IN THE CASE OF ALGER V. UNITED STATES, 126 C.CLS. 561, DECIDED NOVEMBER 3, 1953, THE COURT HELD THAT THE WORD "APPOINTMENT" IN SECTION 511 OF THE CAREER COMPENSATION ACT WAS NOT USED IN A STRICT CONSTITUTIONAL SENSE BUT THAT THE CONGRESS INTENDED TO GRANT THE RIGHT TO RECEIVE RETIRED PAY COMPUTED ON THE BASIS OF THE HIGHEST RANK SATISFACTORILY HELD ON ACTIVE DUTY BY A RETIRED MEMBER DURING HIS CAREER, WHETHER THE RANK BE HELD BY FORMAL APPOINTMENT OR BY ADVANCEMENT BY STATUTE.

IT APPEARS THAT HERMAN A. SPANAGEL, U.S. NAVY, WAS PLACED ON THE RETIRED LIST AS A CAPTAIN, EFFECTIVE JUNE 30, 1949, IN ACCORDANCE WITH THE PROVISIONS OF 34 U.S.C. 410F, AND HAVING BEEN SPECIALLY COMMENDED BY THE HEAD OF THE EXECUTIVE DEPARTMENT FOR HIS PERFORMANCE OF DUTY IN ACTUAL COMBAT, WAS ADVANCED ON THE RETIRED LIST TO THE RANK OF REAR ADMIRAL, FOLLOWING WHICH HE CONTINUED ON ACTIVE DUTY IN THE HIGHER RANK THROUGH SEPTEMBER 11, 1950. IT FURTHER APPEARS THAT THE SECRETARY OF THE NAVY HAS DETERMINED THAT THE HIGHEST RANK SATISFACTORILY HELD BY THE OFFICER IS THAT OF REAR ADMIRAL.

ACCORDINGLY TO THE JUDGMENT OF JUNE 7, 1955, IN THE SPANAGEL CASE, THE COURT WAS GOVERNED BY ITS CONCLUSION IN THE ALGER CASE, SUPRA. IN THE PRESENT SUBMISSION IT IS STATED THAT ADMIRAL SPANAGEL'S RETIRED PAY ON AND AFTER SEPTEMBER 12, 1950, WAS GOVERNED BY THE THE LAST PROVISO OF SECTION 402 (D) OF THE CAREER COMPENSATION ACT OF 1949; THAT HE ELECTED TO RECEIVE RETIRED PAY UNDER METHOD (1) OF THAT SECTION AND THAT HE HAS BEEN RECEIVING RETIRED PAY COMPUTED AT 75 PERCENTUM OF THE BASIC PAY OF A CAPTAIN WITH OVER THIRTY YEARS OF SERVICE SINCE SEPTEMBER 12, 1950. IT IS FURTHER REPRESENTED THAT HAD THE OFFICER NOT INCURRED A DISABILITY DURING THE SHORT PERIOD OF HIS ACTIVE DUTY FOLLOWING RETIREMENT, HE WOULD HAVE BEEN ENTITLED TO RETIRED PAY UNDER METHOD (B) OF SECTION 511 OF THAT ACT, BASED UPON THE PAY OF A REAR ADMIRAL (LOWER HALF).

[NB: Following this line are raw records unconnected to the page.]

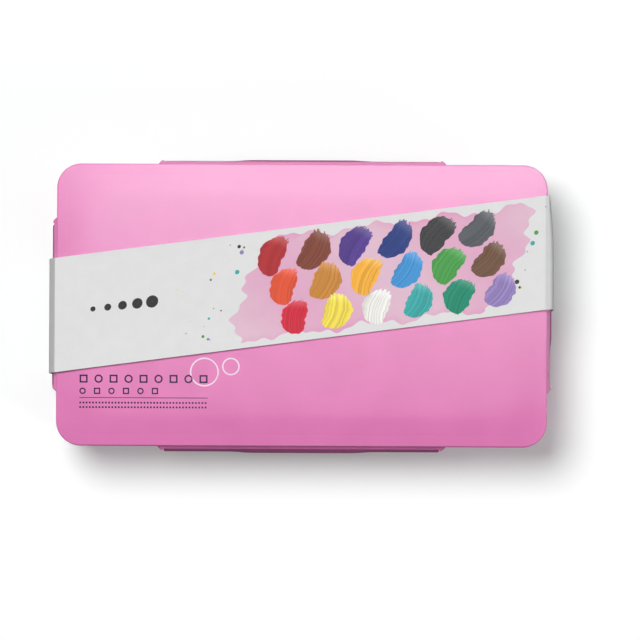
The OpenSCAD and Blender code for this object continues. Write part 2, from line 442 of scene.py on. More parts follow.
def linear(red: float, green: float, blue: float) -> tuple[float, ...]:
    """Linear colour of an sRGB one given from 0 to 255, with alpha 1."""
    c = np.array([red, green, blue]) / 255
    c = np.where(c <= 0.04045, c / 12.92, ((c + 0.055) / 1.055) ** 2.4)
    return (*map(float, c), 1.0)


def shaded(colour: tuple, factor: float) -> tuple:
    """The colour with its three channels multiplied."""
    return (*(c * factor for c in colour[:3]), 1.0)


def new_material(name: str) -> tuple[Material, Wiring]:
    """An empty material and its wiring."""
    material = bpy.data.materials.new(name)
    material.use_nodes = True
    return material, Wiring(material.node_tree)


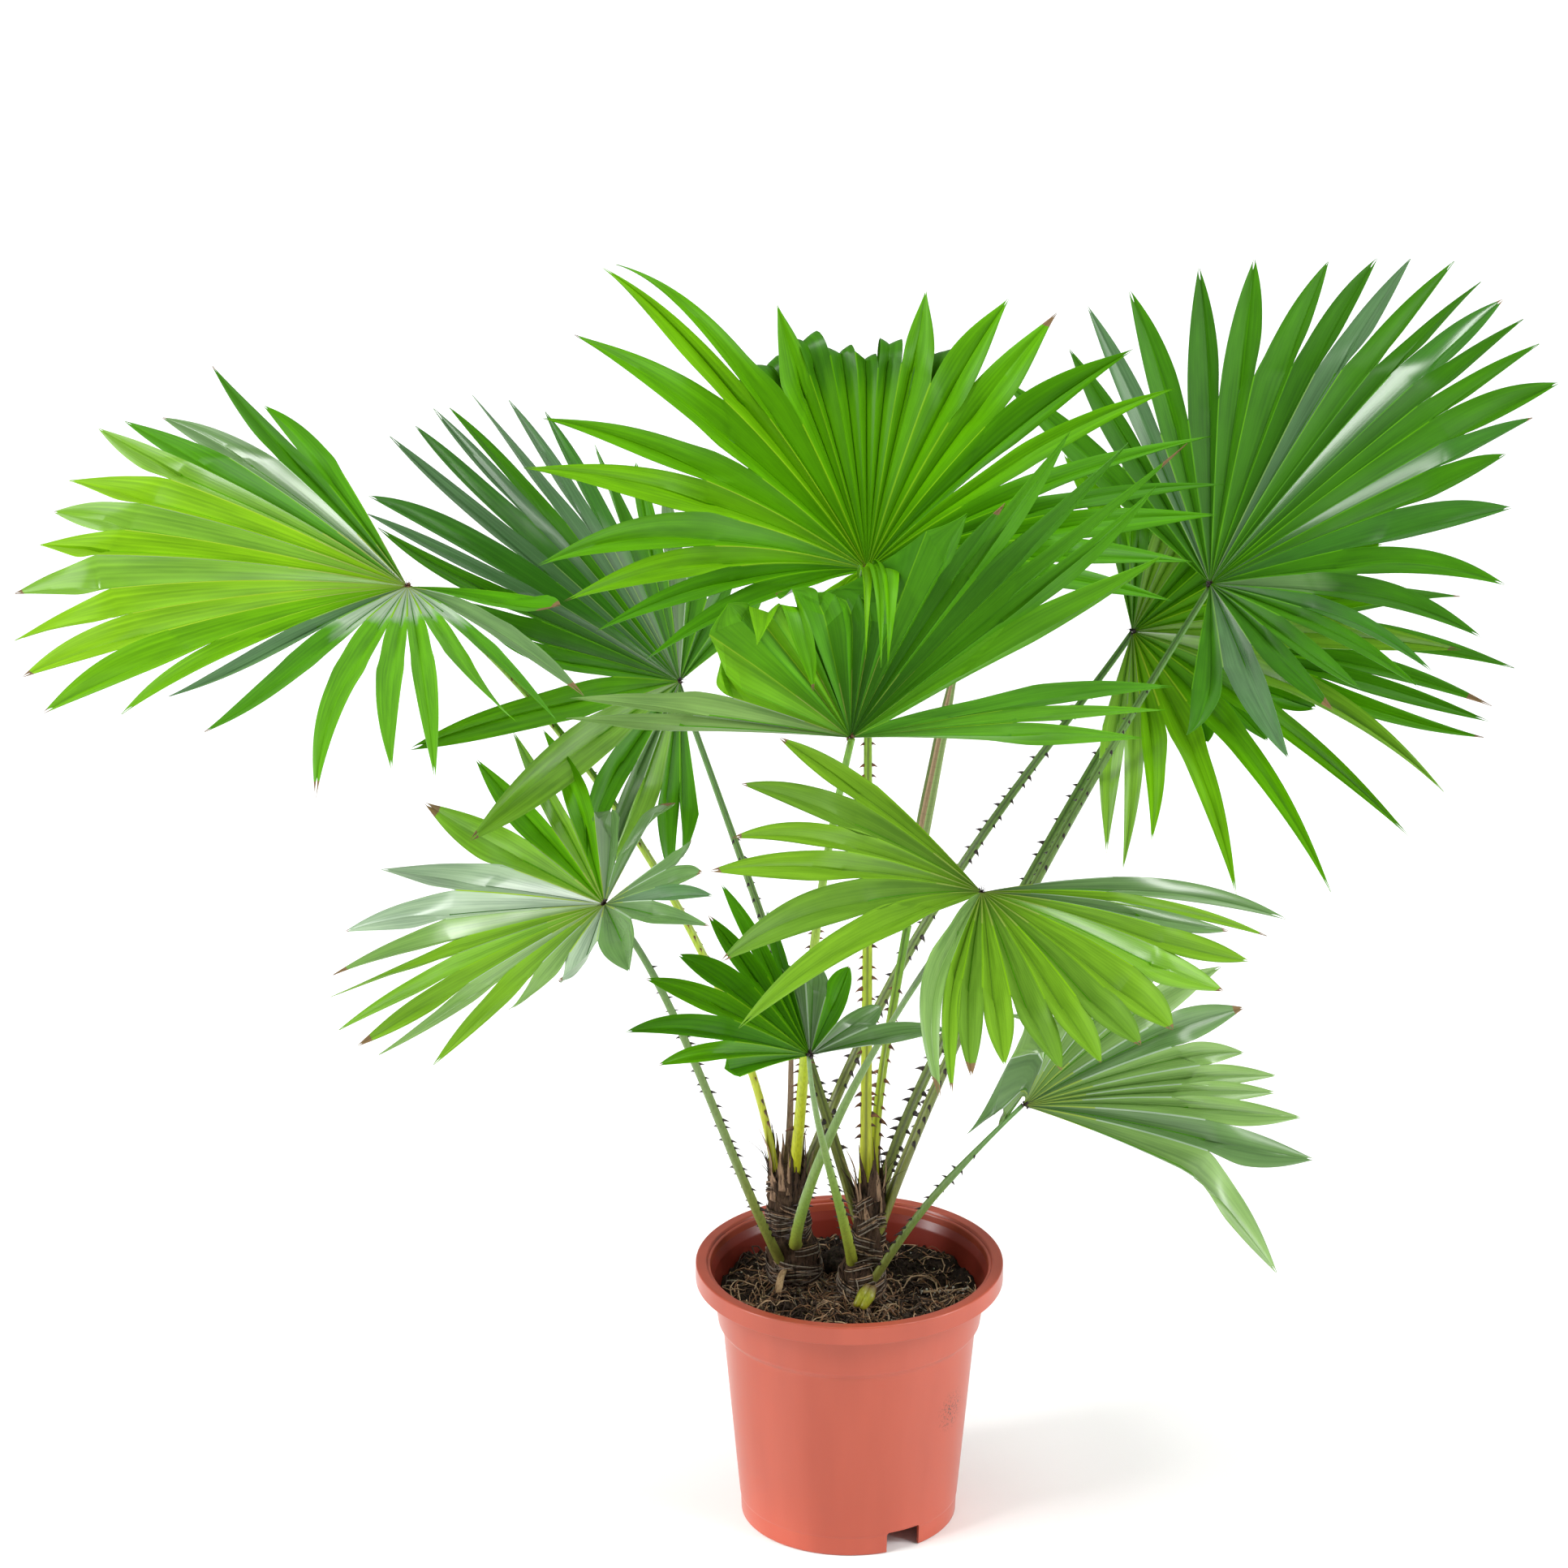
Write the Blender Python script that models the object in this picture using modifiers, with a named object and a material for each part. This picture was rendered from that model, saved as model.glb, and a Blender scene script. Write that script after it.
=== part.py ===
"""Potted livistona palm: nursery pot, potting soil, two short stems, petioles and fan blades.

Metres, +Z up, the pot standing on Z = 0 with its axis on X = Y = 0. The side shown to a viewer
is -Y. Every stem, petiole and blade is a solid of its own. A petiole starts at its stem's
surface and ends just under the middle of its blade, and all touching solids keep a small gap.
"""

import math

import bmesh
import bpy
from mathutils import Vector

for old in list(bpy.data.objects):
    bpy.data.objects.remove(old, do_unlink=True)

GAP = 0.0003  # between solids that touch

# Pot: a 24 cm injection-moulded nursery pot with a turned-down rim.
POT_STEPS = 40
RIM_R, RIM_Z, RIM_SKIRT_Z = 0.1200, 0.2150, 0.2000
SKIRT_IN_R, FLANGE_UNDER_Z = 0.1181, 0.2127
MOUTH_R = 0.1112
COLLAR_TOP_R, COLLAR_LOW_R, COLLAR_LOW_Z = 0.1074, 0.1024, 0.1655
BODY_TOP_R, BODY_TOP_Z = 0.0988, 0.1610
BEAD_R, BEAD_Z = 0.0857, 0.0165
FOOT_R, FOOT_IN_R = 0.0845, 0.0822
FLOOR_UNDER_Z, FLOOR_TOP_Z = 0.0160, 0.0184
PAD_R, PAD_SLOPE_R = 0.0300, 0.0360  # the floor is pressed down to the ground at its centre
POT_WALL = 0.0022
NOTCH_ANGLES = (-60.0, 120.0)  # degrees from +X; the drain notches in the foot
NOTCH_WIDTH, NOTCH_HEIGHT = 0.0290, 0.0175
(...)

EXCEPT TO THE EXTENT THAT THERE IS PRESENT IN THIS CASE THE ELEMENT OF DISABILITY DURING A PERIOD OF ACTIVE DUTY SUBSEQUENT TO RETIREMENT, THE OFFICER'S RIGHTS SEEM TO BE CONTROLLED BY THE CONCLUSION IN THE ALGER CASE, SUPRA, ALSO REFERRED TO BY THE COURT IN ITS JUDGMENT OF JUNE 7, 1955, IN THE INSTANT CASE. ACCORDINGLY, YOU ARE AUTHORIZED TO ADJUST THE RETIRED PAY ACCOUNT OF REAR ADMIRAL SPANAGEL, BEGINNING SEPTEMBER 19, 1955. SEE OUR DECISION OF MARCH 29, 1955, 34 COMP. GEN. 476. YOUR SPECIFIC QUESTION IS ANSWERED IN THE AFFIRMATIVE.